As the clime is, so the heart of man. The Macdonalds were worthy of their savage scenery, and more savage weather. True children of the mist were they, strong, fearless, living principally on plunder, at feud with the adjacent Campbells to which clan Breadalbane belonged, and often had the blood of the race of Dermid smoked on their swords. MacIan, their chieftain, was a noble specimen of the Highland character. He was a man of distinguished courage and sagacity, of a venerable and majestic appearance, was stately in bearing, and moved among his neighbouring chieftains like a demigod. He had fought at Killiecrankie and was a marked man by Government. He had had a meeting with Breadalbane on the subject of the proclamation and their mutual differences, but they had come to a rupture, and MacIan went away with the impression that Breadalbane would do him an injury if he could. And yet, with a strange inconsistency amounting almost to infatuation, he delayed taking the oath, and thereby securing his own safety, till the appointed period was nearly expired. In vain is the net set in the sight of any bird. But Stair had set the net before the eyes of Macdonald, and had openly expressed a hope that he would fall into it, and still the old man lingered.

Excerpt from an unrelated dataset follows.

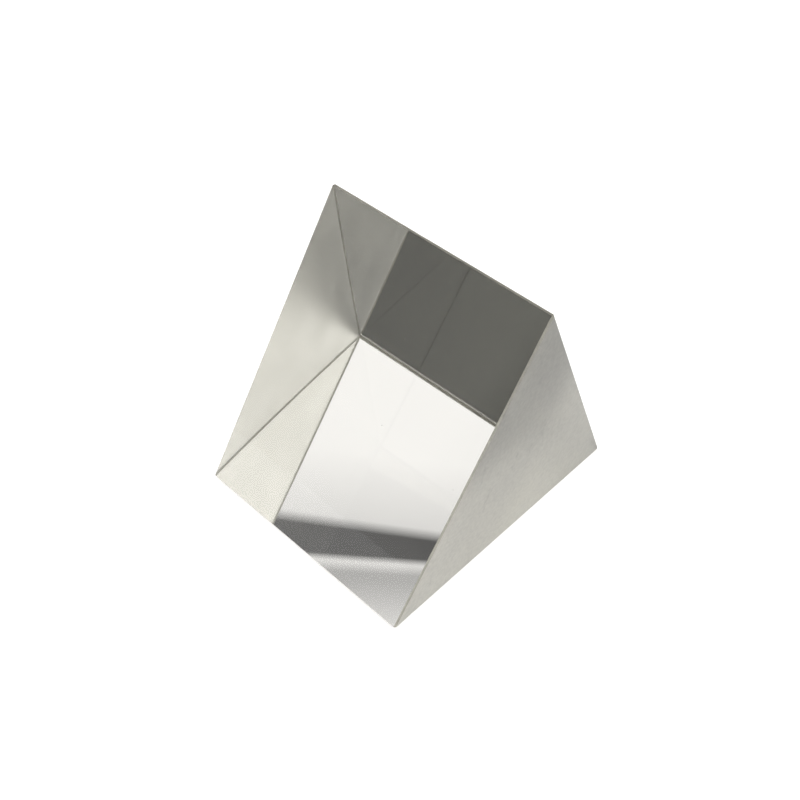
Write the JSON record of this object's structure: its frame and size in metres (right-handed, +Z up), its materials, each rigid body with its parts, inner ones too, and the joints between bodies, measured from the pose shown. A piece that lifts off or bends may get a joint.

A few days, however, before the first of January, Colonel Hill is sitting in his room at Fort-William when some strangers claim an audience. There enter several Highlanders, all clad in the Macdonald tartan—one towering in stature over the rest, and of a dignified bearing—all armed, but all in an attitude of submission. They are MacIan and the leaders of his tribe, who have come at the eleventh hour to swear the oath of allegiance to King William. The Colonel, a scholar and a gentlemen, is glad and yet grieved to see them; for, alas! being a military and not a civil officer, he has no power to receive their oaths. He tells them so, and the old chieftain at first remonstrates, and at last, in his agony, weeps—perhaps his first tears since infancy, like the waters of the Cona, breaking over the channels of their rocky bed! The tears of a brave patriarch are the most affecting of all tears; and Colonel Hill, moved to the heart, writes out a letter to Sir Colin Campbell, Sheriff of Argyleshire, requesting him, although legally too late, to stretch a point and receive the submission of the chief; and with this letter in his Sporranmollach, away he hied in haste from Fort-William to Inverary. The road lay within a mile of his dwelling, but such was his speed that he did not even turn aside to salute his family. The roads were horrible; the very elements seemed to have joined in the conspiracy against the doomed Macdonalds; a heavy snow-storm had fallen, and in spite of all the efforts he could make, he reached Inverary too late—the first of January was past. Worse still, he found the Sheriff absent, and had to wait three days for his return. He told him his story, and he being a sensible and a humane man, after a little hesitation, moved by the old man's tears, and the letter of Colonel Hill, consented to administer to him the oath, and sent off at the same time a message to the Privy Council relating the facts of the case, and explaining all the reasons of his conduct. He also wrote to Colonel Hill, requesting him to take care that his soldiers should not molest the Macdonalds till the pleasure of the Privy Council in the matter was made known.
GEO. GILFILLAN.
(To be Continued.)
THE HIGHLAND CEILIDH.
BY ALASTAIR OG.
[CONTINUED.]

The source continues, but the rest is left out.